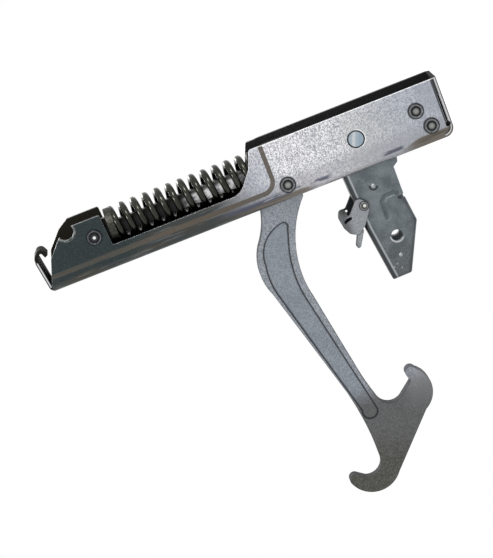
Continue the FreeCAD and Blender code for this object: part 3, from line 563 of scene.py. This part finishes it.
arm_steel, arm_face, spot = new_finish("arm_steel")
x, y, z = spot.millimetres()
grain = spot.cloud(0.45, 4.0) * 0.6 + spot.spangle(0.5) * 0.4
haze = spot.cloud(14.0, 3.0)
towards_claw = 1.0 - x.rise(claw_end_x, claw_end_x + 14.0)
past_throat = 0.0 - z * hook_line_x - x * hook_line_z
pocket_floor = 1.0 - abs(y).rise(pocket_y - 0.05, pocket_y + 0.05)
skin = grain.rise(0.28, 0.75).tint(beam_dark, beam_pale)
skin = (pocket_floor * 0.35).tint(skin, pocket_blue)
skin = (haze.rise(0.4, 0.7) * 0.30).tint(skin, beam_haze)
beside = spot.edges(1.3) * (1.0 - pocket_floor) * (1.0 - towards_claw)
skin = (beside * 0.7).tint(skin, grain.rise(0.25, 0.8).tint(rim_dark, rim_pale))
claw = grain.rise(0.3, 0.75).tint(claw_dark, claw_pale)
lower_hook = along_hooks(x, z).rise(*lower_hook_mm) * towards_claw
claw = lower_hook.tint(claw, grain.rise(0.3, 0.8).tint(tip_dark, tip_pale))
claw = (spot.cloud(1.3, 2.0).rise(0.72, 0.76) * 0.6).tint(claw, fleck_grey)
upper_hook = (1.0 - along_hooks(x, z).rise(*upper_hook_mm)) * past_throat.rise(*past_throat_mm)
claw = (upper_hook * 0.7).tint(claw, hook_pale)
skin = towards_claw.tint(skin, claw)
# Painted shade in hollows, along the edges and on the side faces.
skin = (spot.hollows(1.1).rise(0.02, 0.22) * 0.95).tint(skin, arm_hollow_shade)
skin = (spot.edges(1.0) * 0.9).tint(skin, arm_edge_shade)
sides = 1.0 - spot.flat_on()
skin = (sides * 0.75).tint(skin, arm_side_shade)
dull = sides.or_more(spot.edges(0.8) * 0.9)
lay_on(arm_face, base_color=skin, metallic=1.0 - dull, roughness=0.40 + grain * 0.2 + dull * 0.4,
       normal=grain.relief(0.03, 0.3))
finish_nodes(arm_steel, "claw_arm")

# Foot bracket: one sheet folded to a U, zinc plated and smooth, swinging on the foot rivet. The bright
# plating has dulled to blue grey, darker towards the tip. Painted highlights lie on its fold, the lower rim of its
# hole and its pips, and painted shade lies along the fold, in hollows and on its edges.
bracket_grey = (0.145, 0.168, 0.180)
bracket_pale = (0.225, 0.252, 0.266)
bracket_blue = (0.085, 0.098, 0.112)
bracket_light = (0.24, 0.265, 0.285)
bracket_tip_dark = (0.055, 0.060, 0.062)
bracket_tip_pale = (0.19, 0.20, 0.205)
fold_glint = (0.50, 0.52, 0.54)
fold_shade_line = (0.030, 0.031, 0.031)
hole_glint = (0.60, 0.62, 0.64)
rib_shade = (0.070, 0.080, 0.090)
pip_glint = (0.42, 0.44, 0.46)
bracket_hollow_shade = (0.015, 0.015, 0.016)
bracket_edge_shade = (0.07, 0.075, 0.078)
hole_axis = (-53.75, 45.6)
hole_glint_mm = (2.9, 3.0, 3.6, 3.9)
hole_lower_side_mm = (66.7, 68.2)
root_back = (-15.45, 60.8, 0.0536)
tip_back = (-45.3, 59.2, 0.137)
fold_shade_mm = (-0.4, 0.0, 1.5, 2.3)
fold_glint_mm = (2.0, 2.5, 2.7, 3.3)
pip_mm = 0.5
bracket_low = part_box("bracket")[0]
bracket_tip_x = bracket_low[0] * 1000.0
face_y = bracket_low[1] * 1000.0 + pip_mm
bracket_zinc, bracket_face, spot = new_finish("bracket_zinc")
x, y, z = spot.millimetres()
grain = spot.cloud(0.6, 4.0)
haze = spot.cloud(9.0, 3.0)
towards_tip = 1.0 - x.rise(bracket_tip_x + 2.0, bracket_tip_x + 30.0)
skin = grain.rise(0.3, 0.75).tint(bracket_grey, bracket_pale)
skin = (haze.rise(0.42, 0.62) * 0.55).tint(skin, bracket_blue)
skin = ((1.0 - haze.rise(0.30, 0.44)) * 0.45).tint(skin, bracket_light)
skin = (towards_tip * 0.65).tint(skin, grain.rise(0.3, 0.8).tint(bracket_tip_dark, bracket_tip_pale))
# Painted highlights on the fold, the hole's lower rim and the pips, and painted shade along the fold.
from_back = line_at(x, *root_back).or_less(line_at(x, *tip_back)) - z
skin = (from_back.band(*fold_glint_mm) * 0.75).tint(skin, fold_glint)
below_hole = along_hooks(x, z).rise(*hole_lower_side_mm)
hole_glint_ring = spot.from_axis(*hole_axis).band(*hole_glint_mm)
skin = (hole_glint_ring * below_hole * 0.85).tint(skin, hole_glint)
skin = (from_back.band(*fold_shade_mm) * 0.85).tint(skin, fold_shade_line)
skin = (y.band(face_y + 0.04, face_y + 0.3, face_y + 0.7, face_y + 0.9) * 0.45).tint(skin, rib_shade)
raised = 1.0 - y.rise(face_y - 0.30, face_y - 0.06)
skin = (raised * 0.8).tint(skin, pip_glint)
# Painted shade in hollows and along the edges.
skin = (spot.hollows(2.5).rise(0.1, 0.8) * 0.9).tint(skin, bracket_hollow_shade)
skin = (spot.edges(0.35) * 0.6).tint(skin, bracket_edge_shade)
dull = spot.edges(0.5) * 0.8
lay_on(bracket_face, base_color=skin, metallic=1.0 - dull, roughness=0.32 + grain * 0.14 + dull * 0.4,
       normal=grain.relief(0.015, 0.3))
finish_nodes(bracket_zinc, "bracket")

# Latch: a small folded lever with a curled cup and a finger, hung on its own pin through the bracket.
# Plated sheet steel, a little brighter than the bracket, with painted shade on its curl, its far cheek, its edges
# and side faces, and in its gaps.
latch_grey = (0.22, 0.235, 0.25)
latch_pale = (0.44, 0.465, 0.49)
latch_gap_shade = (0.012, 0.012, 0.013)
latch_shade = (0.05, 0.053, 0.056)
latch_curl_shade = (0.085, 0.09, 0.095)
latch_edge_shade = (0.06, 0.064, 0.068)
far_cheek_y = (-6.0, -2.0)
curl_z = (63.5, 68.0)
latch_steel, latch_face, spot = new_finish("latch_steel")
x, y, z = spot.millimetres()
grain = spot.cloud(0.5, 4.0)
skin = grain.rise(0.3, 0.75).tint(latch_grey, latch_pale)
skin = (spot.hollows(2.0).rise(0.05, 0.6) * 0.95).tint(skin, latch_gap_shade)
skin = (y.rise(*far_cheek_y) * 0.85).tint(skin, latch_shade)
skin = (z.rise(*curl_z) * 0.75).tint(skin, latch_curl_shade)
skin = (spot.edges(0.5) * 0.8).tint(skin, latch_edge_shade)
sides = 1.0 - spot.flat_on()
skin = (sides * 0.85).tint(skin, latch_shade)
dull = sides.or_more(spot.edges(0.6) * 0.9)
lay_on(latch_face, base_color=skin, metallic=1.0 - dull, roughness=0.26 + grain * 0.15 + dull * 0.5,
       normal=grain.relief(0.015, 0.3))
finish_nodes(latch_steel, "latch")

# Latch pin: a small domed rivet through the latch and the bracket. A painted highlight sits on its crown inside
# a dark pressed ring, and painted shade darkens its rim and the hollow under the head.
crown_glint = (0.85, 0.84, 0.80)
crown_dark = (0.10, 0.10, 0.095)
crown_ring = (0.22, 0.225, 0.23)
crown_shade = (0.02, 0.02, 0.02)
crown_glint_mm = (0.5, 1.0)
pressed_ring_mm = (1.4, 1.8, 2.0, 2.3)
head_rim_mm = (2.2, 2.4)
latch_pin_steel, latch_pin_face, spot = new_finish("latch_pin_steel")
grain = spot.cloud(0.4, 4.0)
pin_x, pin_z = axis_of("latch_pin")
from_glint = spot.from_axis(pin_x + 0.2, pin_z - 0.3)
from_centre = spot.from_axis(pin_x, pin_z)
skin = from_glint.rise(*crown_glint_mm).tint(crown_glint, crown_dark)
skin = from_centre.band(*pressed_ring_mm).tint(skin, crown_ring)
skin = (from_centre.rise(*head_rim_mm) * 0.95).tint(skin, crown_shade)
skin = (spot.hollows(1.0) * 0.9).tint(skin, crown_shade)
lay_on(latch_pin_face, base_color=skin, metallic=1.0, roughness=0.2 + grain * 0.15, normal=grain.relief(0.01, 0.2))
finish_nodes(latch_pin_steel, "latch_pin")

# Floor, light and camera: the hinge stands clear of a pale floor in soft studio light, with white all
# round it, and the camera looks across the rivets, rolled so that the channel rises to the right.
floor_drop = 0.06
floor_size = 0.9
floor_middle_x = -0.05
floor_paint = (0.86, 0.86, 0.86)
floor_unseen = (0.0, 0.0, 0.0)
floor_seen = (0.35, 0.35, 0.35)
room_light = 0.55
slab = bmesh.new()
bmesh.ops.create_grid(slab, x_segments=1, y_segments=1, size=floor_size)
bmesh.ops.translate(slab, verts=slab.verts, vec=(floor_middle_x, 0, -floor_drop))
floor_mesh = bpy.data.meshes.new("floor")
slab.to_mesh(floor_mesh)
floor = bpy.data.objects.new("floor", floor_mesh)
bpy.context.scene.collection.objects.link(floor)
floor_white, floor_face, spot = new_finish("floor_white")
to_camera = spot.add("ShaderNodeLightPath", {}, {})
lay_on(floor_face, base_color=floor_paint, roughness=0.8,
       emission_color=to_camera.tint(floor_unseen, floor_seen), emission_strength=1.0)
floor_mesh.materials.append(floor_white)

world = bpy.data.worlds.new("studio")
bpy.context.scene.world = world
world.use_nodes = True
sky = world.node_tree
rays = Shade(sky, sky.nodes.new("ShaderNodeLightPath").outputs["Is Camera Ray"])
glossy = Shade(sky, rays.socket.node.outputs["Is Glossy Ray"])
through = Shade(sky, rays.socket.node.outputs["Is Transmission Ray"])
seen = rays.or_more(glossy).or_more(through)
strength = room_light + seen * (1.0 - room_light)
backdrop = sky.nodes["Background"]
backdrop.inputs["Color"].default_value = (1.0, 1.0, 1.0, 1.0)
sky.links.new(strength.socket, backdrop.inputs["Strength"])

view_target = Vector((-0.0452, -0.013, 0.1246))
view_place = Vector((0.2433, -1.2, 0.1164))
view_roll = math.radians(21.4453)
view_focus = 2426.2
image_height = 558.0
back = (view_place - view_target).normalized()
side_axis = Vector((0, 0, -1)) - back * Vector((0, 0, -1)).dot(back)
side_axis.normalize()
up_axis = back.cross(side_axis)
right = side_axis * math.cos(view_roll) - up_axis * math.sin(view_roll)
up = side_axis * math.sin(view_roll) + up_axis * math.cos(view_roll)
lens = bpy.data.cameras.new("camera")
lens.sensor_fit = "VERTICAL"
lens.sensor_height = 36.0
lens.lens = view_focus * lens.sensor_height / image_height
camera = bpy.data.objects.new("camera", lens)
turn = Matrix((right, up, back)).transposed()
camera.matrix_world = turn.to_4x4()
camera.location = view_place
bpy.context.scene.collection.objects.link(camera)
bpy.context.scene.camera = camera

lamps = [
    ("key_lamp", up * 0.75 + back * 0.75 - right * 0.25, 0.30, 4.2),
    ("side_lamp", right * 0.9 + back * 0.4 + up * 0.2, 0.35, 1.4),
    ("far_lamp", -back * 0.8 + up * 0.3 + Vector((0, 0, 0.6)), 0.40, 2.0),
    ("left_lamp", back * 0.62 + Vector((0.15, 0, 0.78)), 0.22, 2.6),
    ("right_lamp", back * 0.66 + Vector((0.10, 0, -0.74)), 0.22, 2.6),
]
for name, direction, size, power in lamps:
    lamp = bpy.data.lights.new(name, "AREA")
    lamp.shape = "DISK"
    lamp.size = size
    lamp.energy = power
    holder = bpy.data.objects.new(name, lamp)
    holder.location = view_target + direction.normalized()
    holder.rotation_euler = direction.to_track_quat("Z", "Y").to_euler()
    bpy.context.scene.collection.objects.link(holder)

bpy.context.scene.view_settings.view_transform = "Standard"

**Goal of the exercise:** Count the lines above that contain the word "scene", and reply with only that number.

**Correct result:** 7